J. Biochem, 1988, Vol. 103, No. 4 714-721
© 1988 Japanese Biochemical Society
research-article |
Interaction of 4-Carboxy-2-Hydroxymuconate-6-Semialdehyde Dehydrogenase with Reactive Blue 2 and Related Dyes
Department of Chemistry, Gifu University Gifu, Gifu 501-11
Steady-state kinetic analyses suggest that Pseudomonas ochraceae 4-carboxy-2-hydroxymuconate-6-semialdehyde dehydrogenase (4-carboxy-2-hydroxy-cis, cis-muconate-6-semialdehyde: NADP+ oxidoreductase [EC 1.2.1.45 [EC] ]) functions through an ordered BiBi mechanism. The enzyme binds one NADP+ molecule per subunit with a Kd of 4.8±0.8 µM. The enzyme is adsorbed to a Blue Sepharose CL-6B column and can be eluted therefrom with reagents having high affinity for the enzyme such as NADP+, NAD+, ATP, and Reactive Blue 2. Equilibrium dialysis and difference spectral titration show the binding of four molecules of Reactive Blue 2 per enzyme subunit.
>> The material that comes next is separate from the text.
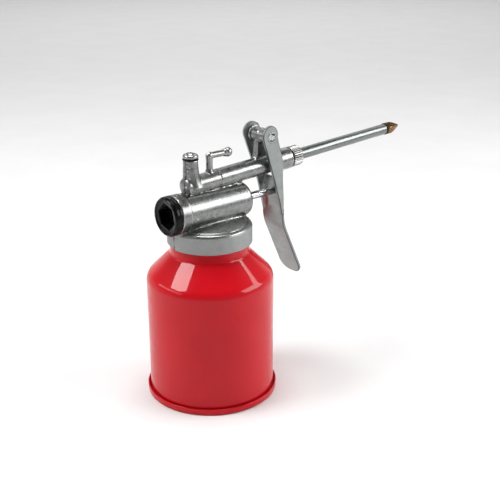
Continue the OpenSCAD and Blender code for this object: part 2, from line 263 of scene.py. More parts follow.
def plate(x, z, outline):
    """Signed distance in the XZ plane to a closed outline."""
    best = np.full(x.shape, FAR)
    inside = np.zeros(x.shape, bool)
    for (x0, z0), (x1, z1) in zip(outline, outline[1:] + outline[:1]):
        dx, dz = x1 - x0, z1 - z0
        t = np.clip(((x - x0) * dx + (z - z0) * dz) / (dx * dx + dz * dz), 0, 1)
        best = np.minimum(best, (x - x0 - t * dx) ** 2 + (z - z0 - t * dz) ** 2)
        if dz:
            inside ^= ((z0 <= z) != (z1 <= z)) & (x < x0 + (z - z0) / dz * dx)
    return np.where(inside, -1, 1) * np.sqrt(best)


def ripple(p, length, seed):
    """Smooth seeded waviness from -1 to 1, with bumps about length across."""
    source = np.random.default_rng(seed)
    total = np.zeros(p.shape[:-1])
    for _ in range(7):
        wave = source.normal(size=3)
        wave *= 2 * math.pi / length / np.linalg.norm(wave) * source.uniform(0.6, 1.3)
        total += np.sin(p @ wave + source.uniform(0, 2 * math.pi))
    return total / 3.5


def mesh_field(name, field, low, high, step):
    """The zero surface of a field as a mesh, with its points pulled exactly onto the surface."""
    block = 8
    low = np.array(low, float)
    count = np.ceil((np.array(high, float) - low) / step / block).astype(int)
    centres = np.stack(np.meshgrid(*[np.arange(n) for n in count], indexing="ij"), -1)
    coarse = field(low + (centres * block + (block - 1) / 2) * step)
    values = np.repeat(np.repeat(np.repeat(coarse, block, 0), block, 1), block, 2)
    values = values.astype(np.float32)
    near = np.argwhere(np.abs(coarse) < block * step * 0.95)
    offsets = np.stack(np.meshgrid(*[np.arange(block)] * 3, indexing="ij"), -1).reshape(-1, 3)
    for start in range(0, len(near), 512):
        cells = (near[start:start + 512, None, :] * block + offsets[None]).reshape(-1, 3)
        values[cells[:, 0], cells[:, 1], cells[:, 2]] = field(low + cells * step)
    grid = openvdb.FloatGrid(background=1e6)
    grid.copyFromArray(values)
    points, quads = grid.convertToQuads(0.0)
    points = points.astype(float) * step + low
    for _ in range(3):
        away, slope = field(points), gradient(field, points)
        steep = np.maximum((slope * slope).sum(-1), 0.25)
        move = slope * (away / steep)[:, None]
        size = np.maximum(np.linalg.norm(move, axis=-1, keepdims=True), 1e-9)
        points -= move * np.minimum(1, 0.5 * step / size)
    return make_object(name, points, [list(map(int, q)) for q in quads])


def gradient(field, points, reach=0.02):
    return np.stack([(field(points + reach * axis) - field(points - reach * axis)) / (2 * reach)
                     for axis in (X, Y, Z)], -1)


# ---------------------------------------------------------------- materials

class Surface:
    """A small builder of node materials around one Principled shader."""

    def __init__(self, name, metallic=0.0, **sockets):
        self.material = bpy.data.materials.new(name)
        self.material.use_nodes = True
        self.nodes = self.material.node_tree.nodes
        self.links = self.material.node_tree.links
        self.shader = self.nodes["Principled BSDF"]
        self.shader.inputs["Metallic"].default_value = metallic
        for key, value in sockets.items():
            self.shader.inputs[key.replace("_", " ")].default_value = value
        self.place = self.nodes.new("ShaderNodeTexCoord").outputs["Object"]
        self.bump = None

    def noise(self, size_mm, detail=3.0, roughness=0.55, stretch=(1, 1, 1), distortion=0.0):
        """Noise with features about size_mm across, finer along an axis by its stretch."""
        mapping = self.nodes.new("ShaderNodeMapping")
        mapping.inputs["Scale"].default_value = [s / (size_mm * MM) for s in stretch]
        texture = self.nodes.new("ShaderNodeTexNoise")
        texture.inputs["Scale"].default_value = 1.0
        texture.inputs["Detail"].default_value = detail
        texture.inputs["Roughness"].default_value = roughness
        texture.inputs["Distortion"].default_value = distortion
        self.links.new(self.place, mapping.inputs["Vector"])
        self.links.new(mapping.outputs["Vector"], texture.inputs["Vector"])
        return texture.outputs["Fac"]

    def ramp(self, value, *stops):
        """A colour for a value, from stops of (position, colour)."""
        node = self.nodes.new("ShaderNodeValToRGB")
        while len(node.color_ramp.elements) < len(stops):
            node.color_ramp.elements.new(0.5)
        for element, (position, colour) in zip(node.color_ramp.elements, stops):
            element.position = position
            element.color = (*colour, 1.0)
        self.links.new(value, node.inputs["Fac"])
        return node.outputs["Color"]

    def span(self, value, low, high, to_low, to_high):
        """A value moved from one range to another, and held at its ends."""
        node = self.nodes.new("ShaderNodeMapRange")
        self.links.new(value, node.inputs["Value"])
        for key, number in (("From Min", low), ("From Max", high),
                            ("To Min", to_low), ("To Max", to_high)):
            node.inputs[key].default_value = number
        return node.outputs["Result"]

    def calc(self, operation, a, b):
        """One step of arithmetic, such as MULTIPLY, on numbers or outputs."""
        node = self.nodes.new("ShaderNodeMath")
        node.operation = operation
        for socket, value in zip(node.inputs, (a, b)):
            if isinstance(value, (int, float)):
                socket.default_value = value
            else:
                self.links.new(value, socket)
        return node.outputs["Value"]

    def blend(self, factor, a, b):
        """Colour a turned into colour b by a factor."""
        node = self.nodes.new("ShaderNodeMix")
        node.data_type = "RGBA"
        for socket, value in ((node.inputs[0], factor), (node.inputs[6], a), (node.inputs[7], b)):
            if isinstance(value, (int, float)):
                socket.default_value = value
            elif isinstance(value, tuple):
                socket.default_value = (*value, 1.0)
            else:
                self.links.new(value, socket)
        return node.outputs[2]

    def axis(self, which):
        """The place along one of the object's axes, in metres."""
        node = self.nodes.new("ShaderNodeSeparateXYZ")
        self.links.new(self.place, node.inputs["Vector"])
        return node.outputs[which]

    def colour(self, value):
        self.links.new(value, self.shader.inputs["Base Color"])

    def rough(self, value):
        self.links.new(value, self.shader.inputs["Roughness"])

    def dent(self, height, depth_mm):
        """Adds a height pattern that rises and falls by about depth_mm."""
        node = self.nodes.new("ShaderNodeBump")
        node.inputs["Strength"].default_value = 1.0
        node.inputs["Distance"].default_value = depth_mm * MM
        self.links.new(height, node.inputs["Height"])
        if self.bump is not None:
            self.links.new(self.bump, node.inputs["Normal"])
        self.bump = node.outputs["Normal"]
        self.links.new(self.bump, self.shader.inputs["Normal"])

    def edges(self, low=0.5, high=0.56):
        """1 on convex edges and 0 elsewhere; with high below low, 1 in the hollows."""
        node = self.nodes.new("ShaderNodeNewGeometry")
        return self.span(node.outputs["Pointiness"], low, high, 0.0, 1.0)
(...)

Two of these dye molecules show high-affinity binding with a Kd of 0.03±0.02 µM. The resulting 1: 2 enzyme-dye complex can be isolated by gel filtration on Bio-Gel P-6. The kinetic, spectroscopic, and chromatographic properties of the complex indicate that the dye-binding sites are different from the coenzyme binding site. The other two dye molecules, in contrast, bind loosely with a Kd of 0.8±0.5 µM to a site overlapping the coenzyme binding site. This is confirmed by the following findings: NADP+ effectively abolishes the difference spectrum associated with the enzyme-dye binding, and the slope of the double reciprocal plot showing the competitive inhibition of the dye (K1 =0.20±0.02 µM) with respect to NADP+ linearly depends on the square of the dye concentration. Essentially similar results are also obtained with methoxy Reactive Blue 2 and Reactive Blue 4. The binding of Blue Dextran-2000 to the enzyme is somewhat unlike that of Reactive Blue 2, possibly due to insufficient contact of the dye chromophore with the enzyme.